— What needs to be done —
Of all the lines in the material below, how many include the string "this"? Give the number only.
= = =
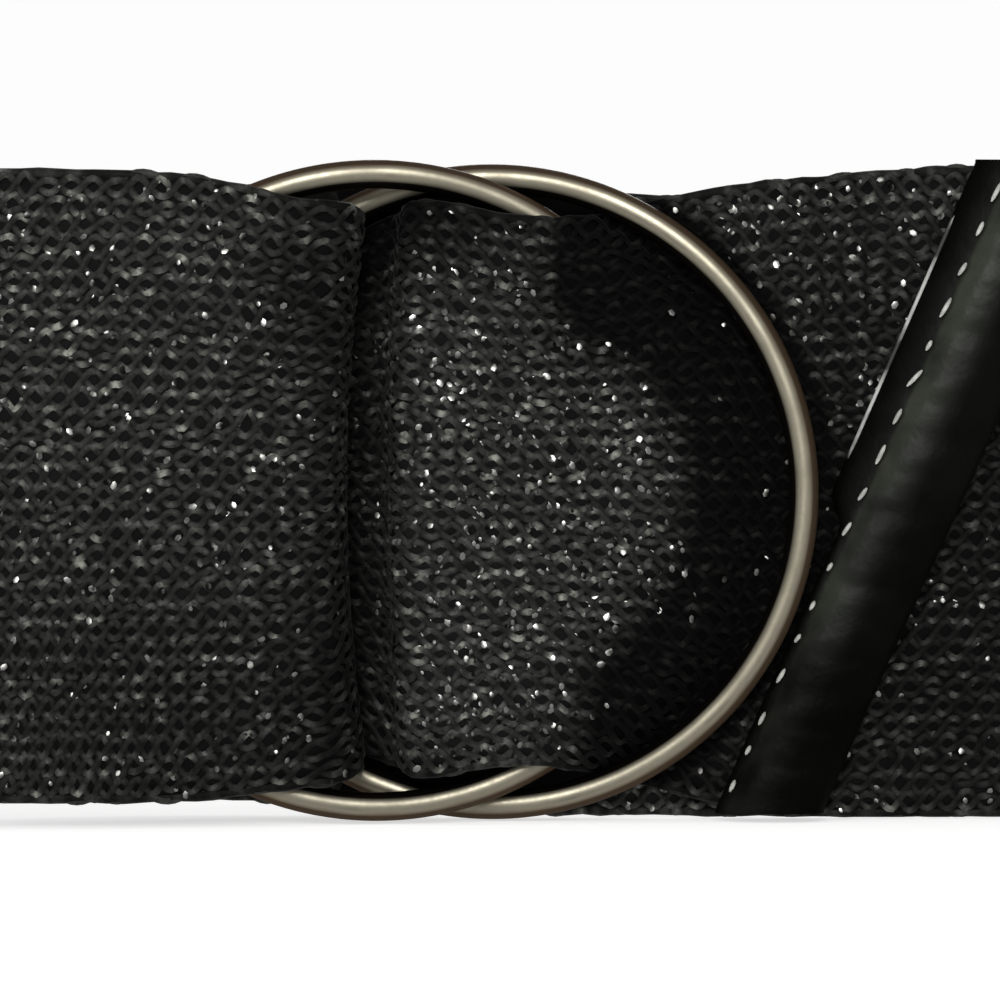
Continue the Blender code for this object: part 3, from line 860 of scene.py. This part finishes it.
def edge_yarns():
    """The thick yarn along each edge, as a grid of points for each, of uneven thickness, and its nap with
    painted shade.
    """
    dice = np.random.default_rng(32)
    grids, naps = [], []
    for edge in (0.0, 1.0):
        distance = np.linspace(0.3, float(tongue_stop(np.array(edge))) - 0.5, EDGE_STEPS)[None, :]
        share = edge + (1.0 - 2.0 * edge) * EDGE_YARN_INSET / STRAP_WIDTH
        uneven = np.clip(wander(dice, 1, EDGE_STEPS, 3, 0.14), -0.3, 0.3)[..., None, None]
        grids.append(round_yarn(*on_strap(distance, share), EDGE_YARN * (1.0 + uneven), EDGE_SIDES))
        # The nap is darkened by painted shade.
        nap = (0.02 + 0.05 * wander(dice, 1, EDGE_STEPS, 2, 1.0) ** 2) * (1.0 - painted_shade(distance, share))
        naps.append(np.repeat(np.clip(nap, 0.0, 1.0)[..., None], EDGE_SIDES, axis=-1))
    return np.concatenate(grids), np.concatenate(naps)


edge_points, edge_naps = edge_yarns()
edges = add_piece("selvedge_yarns", edge_points, line_faces(edge_points), yarn, "knitted_net", nap=edge_naps)


def selvedge_loops():
    """Small arcs of yarn along both edges, as a grid of points for each loop, and their nap with painted
    shade.
    """
    dice = np.random.default_rng(31)
    grids, naps = [], []
    for edge in (0.0, 1.0):
        stop = float(tongue_stop(np.array(edge))) - 3.0
        spots = np.cumsum(dice.uniform(3.2, 6.4, 260))
        spots = spots[spots < stop][:, None]
        part = np.linspace(-1.0, 1.0, LOOP_STEPS)[None, :]
        width = LOOP_WIDTH / 2.0 * dice.uniform(0.75, 1.25, spots.shape)
        rise = (1.0 - part**2) * LOOP_HEIGHT * dice.uniform(0.6, 1.2, spots.shape)
        share = edge + (2.0 * edge - 1.0) * (rise - LOOP_INSET) / STRAP_WIDTH
        distance = spots + part * width
        grids.append(round_yarn(*on_strap(distance, share), LOOP_YARN, EDGE_SIDES))
        # The nap is darkened by painted shade.
        nap = LOOP_NAP * (1.0 - painted_shade(distance, share))
        naps.append(np.repeat(nap[..., None], EDGE_SIDES, axis=-1))
    return np.concatenate(grids), np.concatenate(naps)


loop_points, loop_naps = selvedge_loops()
selvedges = add_piece(
    "selvedge_loops", loop_points, line_faces(loop_points), yarn, "knitted_net", nap=loop_naps
)


# The sewing of the folded end: two lines of lockstitch in black thread, 58 and 61 mm from the buckle's
# middle, through both layers, so that they show inside the loop and on the belt's face.
THREAD_RADIUS = 0.16
STITCH_STEPS = 7
THREAD_SIDES = 7
SEAM_STITCH = 2.4
SEAM_PITCH = 3.0
SEAMS_FROM_SEWN_END = (2.2, 5.2)
# The sewn end lies behind this place of the outer layer, as a distance from the fold.
SEWN_END_FROM_FOLD = 52.5
SEAM_LIFT = 0.46
THREAD_SHADE = "#0c0c0d"
THREAD_BLACK = "#1a1a1b"


def thread_stitches(starts, ends, outward, radius, bow):
    """Short bowed stitches of thread between pairs of points, pinched in where they enter the cloth."""
    part = np.linspace(0.0, 1.0, STITCH_STEPS)[None, :, None]
    hump = 4.0 * part * (1.0 - part)
    middle = starts[:, None] * (1.0 - part) + ends[:, None] * part + outward[:, None] * bow * hump
    thick = radius * (0.35 + 0.65 * hump**0.4)[..., None]
    return round_yarn(middle, outward[:, None], thick, THREAD_SIDES)


# Bonded polyester sewing thread, three-ply: smooth and slightly glossy.
thread = new_material("bonded_polyester_thread_black", Roughness=0.38, IOR=1.5)
link_shader(thread, Base_Color=add_mix(thread, add_noise(thread, 3000.0, 1.0), THREAD_SHADE, THREAD_BLACK))

seam_lines = []
rise = np.arange(1.4, STRAP_WIDTH - SEAM_STITCH, SEAM_PITCH)
for seam in SEAMS_FROM_SEWN_END:
    for distance in (seam, STARTS["outer"] + SEWN_END_FROM_FOLD - seam):
        low, outward = on_strap(distance, rise / STRAP_WIDTH)
        high = on_strap(distance, (rise + SEAM_STITCH) / STRAP_WIDTH)[0]
        seam_lines.append((low + outward * SEAM_LIFT, high + outward * SEAM_LIFT, outward))
seam_points = thread_stitches(*[np.concatenate(part) for part in zip(*seam_lines)], THREAD_RADIUS, 0.12)
seam_stitches = add_piece("sewn_end_stitches", seam_points, line_faces(seam_points), thread, "knitted_net")


# The binding of the tongue's end: a strip of faux leather, polyurethane on a knitted back, folded round the
# slanted end and sewn through. Beside the stitches a flange of it stands free, its cut edge pale grey, partly
# as a painted highlight.
BINDING_OVERHANG = 0.25
# Its section, as places across from the stitches and out from the tongue's middle: inner face, then outer.
BINDING_OUTLINE = (
    (0.0, 0.8),
    (6.8, 0.8),
    (6.8, -0.8),
    (0.4, -0.8),
    (0.4, -1.45),
    (3.6, -1.5),
    (7.2, -1.45),
    (7.85, -0.9),
    (8.0, 0.0),
    (7.8, 1.0),
    (7.1, 1.8),
    (5.6, 2.3),
    (3.6, 2.5),
    (1.8, 2.25),
    (0.8, 1.7),
    (0.25, 1.25),
)
POINTS_PER_SIDE = 4
FLANGE_WIDTH = 2.3
FLANGE_LEAST = 0.35
FLANGE_THICKNESS = 0.45
FLANGE_HEIGHT = 28.0
BINDING_STATIONS = 260
WRINKLE_DEPTH = 0.07
STITCH_PITCH = 3.1
LEATHER_BLACK = "#040403"
LEATHER_LIT_AND_WORN = "#35382f"
BACKING_SHADE = "#3c3c3a"
BACKING_GREY_HIGHLIGHT = "#c2c2bd"


def flange_width(height):
    """How wide the flange is beside the stitches."""
    return FLANGE_LEAST + (FLANGE_WIDTH - FLANGE_LEAST) * ease((height - FLANGE_HEIGHT + 4.0) / 4.0)


def on_binding(across, out, height):
    """Points of the binding in space, from places across it and out from the tongue's middle."""
    along = smooth(STITCH_LINE, height)[0] + across / math.cos(BINDING_SLANT)
    return in_space(along, tongue_out(along, height) + out, height)


def binding_points():
    """The binding's level sections, rounded between the outline's points, with its puckers and wrinkles, and
    its share of painted light.
    """
    low, high = TONGUE_EDGES[-1][1] - BINDING_OVERHANG, TONGUE_EDGES[-1][2] + BINDING_OVERHANG
    height = np.linspace(low, high, BINDING_STATIONS)[:, None]
    rows = [(number, *place) for number, place in enumerate(BINDING_OUTLINE)]
    across, out = smooth(rows, np.arange(3.0, len(rows) - 1 + 0.01, 1.0 / POINTS_PER_SIDE))
    across = np.concatenate(((0.0, 6.8, 6.8), across))[None, :] + 0.0 * height
    out = np.concatenate(((0.8, 0.8, -0.8), out))[None, :] + 0.0 * height
    crown = ease((out - 1.1) / 0.6) * (across > 0.1)
    pucker = 0.5 + 0.5 * np.cos(2.0 * math.pi * (height - 1.2) / STITCH_PITCH)
    wrinkle = np.sin(height * 0.9) + 0.6 * np.sin(height * 2.1 + 1.0)
    fine = np.sin(height * 3.3 + across * 0.9) * np.sin(height * 0.43 + 2.0) ** 2
    out = out + crown * (WRINKLE_DEPTH * wrinkle + 0.03 * fine)
    out = out - crown * 0.12 * pucker * np.exp(-((across / 1.4) ** 2))
    width = flange_width(height)
    across = np.concatenate((-width, across, -width), axis=1)
    out = np.concatenate((0.8 + 0.0 * width, out, 0.8 + FLANGE_THICKNESS + 0.0 * width), axis=1)
    # Painted light: the crown's side by the stitches is drawn lit, the far side black, and less lit towards
    # the bottom.
    handled = ease((across - 0.1) / 0.5) * (1.0 - 0.92 * ease((across - 0.6) / 4.2))
    handled = handled * (0.35 + 0.65 * ease((height - 8.0) / 16.0))
    return on_binding(across, out, height), handled


# Polyurethane faux leather, cast on release paper: black, with a fine pebbled grain, satin where it is
# stretched over the fold and duller in the wrinkles. Painted light makes its side by the stitches greenish
# grey, mottled by handling, and leaves the far side and the lower end darker.
leather = new_material("polyurethane_faux_leather_pebbled", IOR=1.5)
handled = add_share(leather, "handled")
handling = add_noise(leather, 120.0, 4.0)
# Handling's mottle, on the painted light.
worn = add_product(leather, add_range(leather, handling, 0.36, 0.62), handled)
place = add_node(leather, "ShaderNodeTexCoord", {}).outputs["Object"]
# Pebbles of the grain are 0.25 mm, and are drawn at 0.4 mm.
grain = add_node(leather, "ShaderNodeTexVoronoi", {"Vector": place, "Scale": 2500.0}, feature="SMOOTH_F1")
pebbles = add_bump(leather, 0.35, 0.00005, grain.outputs["Distance"])
link_shader(
    leather,
    Base_Color=add_mix(leather, worn, LEATHER_BLACK, LEATHER_LIT_AND_WORN),
    Roughness=add_range(leather, handling, 0.35, 0.7, 0.52, 0.36),
    # The shine is painted as well: full on the lit side by the stitches, dull on the far side.
    Specular_IOR_Level=add_range(leather, handled, 0.0, 1.0, 0.06, 0.3),
    Normal=add_bump(leather, 0.5, 0.0003, add_noise(leather, 480.0, 3.0), Normal=pebbles),
)

binding_grid, binding_handled = binding_points()
binding_faces = quads(*binding_grid.shape[:2], columns_close=True)
binding = add_piece(
    "tongue_binding", binding_grid, binding_faces, leather, "faux_leather", handled=binding_handled
)
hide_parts("tip_binding")

# The flange's cut edge: a thin rounded line, pale grey partly because the knitted back shows there and partly
# as a painted highlight where light catches the edge.
EDGE_ROUND = 0.2
EDGE_LOW = FLANGE_HEIGHT + 0.6
EDGE_HIGH = TONGUE_EDGES[-1][2] - 2.5
height = np.linspace(EDGE_LOW, EDGE_HIGH, 90)[:, None]
girth = np.linspace(0.0, 2.0 * math.pi, 9, endpoint=False)[None, :]
taper = ease((height - EDGE_LOW) / 3.0) * ease((EDGE_HIGH + 0.1 - height) / 4.0)
edge_round = EDGE_ROUND * (0.25 + 0.75 * taper)
edge_points = on_binding(
    -flange_width(height) + 0.1 + edge_round * 0.8 * np.cos(girth),
    0.8 + FLANGE_THICKNESS / 2.0 + 0.1 + edge_round * np.sin(girth),
    height + 0.0 * girth,
)
backing = new_material("grey_polyester_backing_cut_edge", Roughness=0.5, IOR=1.5)
# The pale grey is partly a painted highlight.
frays = add_range(backing, add_noise(backing, 260.0, 4.0), 0.4, 0.62)
link_shader(backing, Base_Color=add_mix(backing, frays, BACKING_SHADE, BACKING_GREY_HIGHLIGHT))
edge_faces = quads(*edge_points.shape[:2], columns_close=True)
add_piece("binding_cut_edge", edge_points, edge_faces, backing, "faux_leather")

# The stitches of the binding: silver-grey thread, in slanted stitches down the strip's left edge.
# The needle's tension differs, so they vary in length and height, and below the flange they are sunk in.
BINDING_STITCH = 1.45
BINDING_THREAD_RADIUS = 0.19
SILVER_SHADE = "#6f6f68"
SILVER_PALE = "#f2f1ea"
dice = np.random.default_rng(41)
height = np.arange(2.6, 54.0, STITCH_PITCH)
height = height + dice.uniform(-0.35, 0.35, height.shape)
slope = np.gradient(smooth(STITCH_LINE, height)[0], height)
lean = np.arctan(slope) + math.radians(6.0) + dice.normal(0.0, 0.12, height.shape)
half_stitch = BINDING_STITCH / 2.0 * dice.uniform(0.55, 1.35, height.shape)
half_stitch = half_stitch * (0.75 + 0.25 * ease((height - FLANGE_HEIGHT) / 3.0))
half_up = half_stitch * np.cos(lean)
half_across = half_stitch * np.sin(lean)
stitch_middle = smooth(STITCH_LINE, height)[0] + 0.12
stitch_out = tongue_out(stitch_middle, height) + 1.2 + 0.25 * ease((height - FLANGE_HEIGHT + 2.0) / 4.0)
stitch_out = stitch_out + dice.uniform(-0.06, 0.06, height.shape)
starts = in_space(stitch_middle - half_across, stitch_out, height - half_up)
ends = in_space(stitch_middle + half_across, stitch_out + 0.15, height + half_up)
outward = in_space(stitch_middle, 1.0, height) - in_space(stitch_middle, 0.0, height)
points = thread_stitches(starts, ends, outward, BINDING_THREAD_RADIUS, 0.16)
silver = new_material("silver_grey_polyester_thread", Roughness=0.35, IOR=1.5, Sheen_Weight=0.2)
link_shader(silver, Base_Color=add_mix(silver, add_noise(silver, 1500.0, 2.0), SILVER_SHADE, SILVER_PALE))
add_piece("binding_stitches", points, line_faces(points), silver, "faux_leather")


# The studio: a pale matt table, an even pale surround, one soft lamp above and behind the camera and one
# close by on the left, two that light the belt from behind and above, and the camera 30 cm in front of the
# buckle, level with its middle.
TABLE_HALF = 4.0
TABLE_BELOW = 0.0001
WHITE = linear("#ffffff")
table_mesh = bpy.data.meshes.new("studio_table")
corners = [(x * TABLE_HALF, y * TABLE_HALF, -TABLE_BELOW) for x, y in ((-1, -1), (1, -1), (1, 1), (-1, 1))]
table_mesh.from_pydata(corners, [], [(0, 1, 2, 3)])
table = bpy.data.objects.new("studio_table", table_mesh)
bpy.context.scene.collection.objects.link(table)
table.visible_glossy = False
matt_white = new_material(
    "white_light_table",
    Base_Color=linear("#f6f6f5"),
    Emission_Color=WHITE,
    Emission_Strength=0.62,
    Roughness=0.9,
    IOR=1.5,
    Specular_IOR_Level=0.1,
)
table_mesh.materials.append(matt_white)

# The surround is white to look at, and lights the belt only softly, so that the lamps shape it.
surround = bpy.data.worlds.new("pale_surround")
surround.use_nodes = True
way = add_node(surround, "ShaderNodeLightPath", {}).outputs["Is Camera Ray"]
glow = add_node(surround, "ShaderNodeMath", {0: way, 1: 0.82, 2: 0.16}, operation="MULTIPLY_ADD")
surround.node_tree.links.new(glow.outputs[0], surround.node_tree.nodes["Background"].inputs["Strength"])
surround.node_tree.nodes["Background"].inputs["Color"].default_value = WHITE
bpy.context.scene.world = surround
LAMPS_AIM = (0.0, 0.0, 0.02)


def add_lamp(name, location, size, energy, shows_in_metal):
    """A square soft lamp, turned to the middle of the belt."""
    lamp_data = bpy.data.lights.new(name, "AREA")
    lamp_data.shape = "SQUARE"
    lamp_data.size = size
    lamp_data.energy = energy
    lamp = bpy.data.objects.new(name, lamp_data)
    lamp.location = location
    lamp.rotation_euler = (Vector(LAMPS_AIM) - lamp.location).to_track_quat("-Z", "Y").to_euler()
    lamp.visible_glossy = shows_in_metal
    bpy.context.scene.collection.objects.link(lamp)


add_lamp("soft_lamp_over_the_camera", (-0.06, -0.96, 0.47), 0.45, 2.85, True)
add_lamp("soft_lamp_on_the_left", (-0.30, -0.40, 0.25), 0.30, 0.42, False)
add_lamp("soft_lamp_behind", (0.2, 1.2, 0.5), 0.6, 5.0, True)
add_lamp("soft_lamp_above", (0.0, 0.0, 1.4), 1.0, 4.0, False)

camera_data = bpy.data.cameras.new("camera")
camera_data.lens = 130.0
camera_data.sensor_width = 36.0
camera_data.clip_start = 0.01
camera = bpy.data.objects.new("camera", camera_data)
camera.location = (0.0058, -0.3949, 0.0268)
camera.rotation_euler = (math.radians(90.0), 0.0, 0.0)
bpy.context.scene.collection.objects.link(camera)
bpy.context.scene.camera = camera
bpy.context.scene.view_settings.view_transform = "Standard"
= = =
— Task solution —
2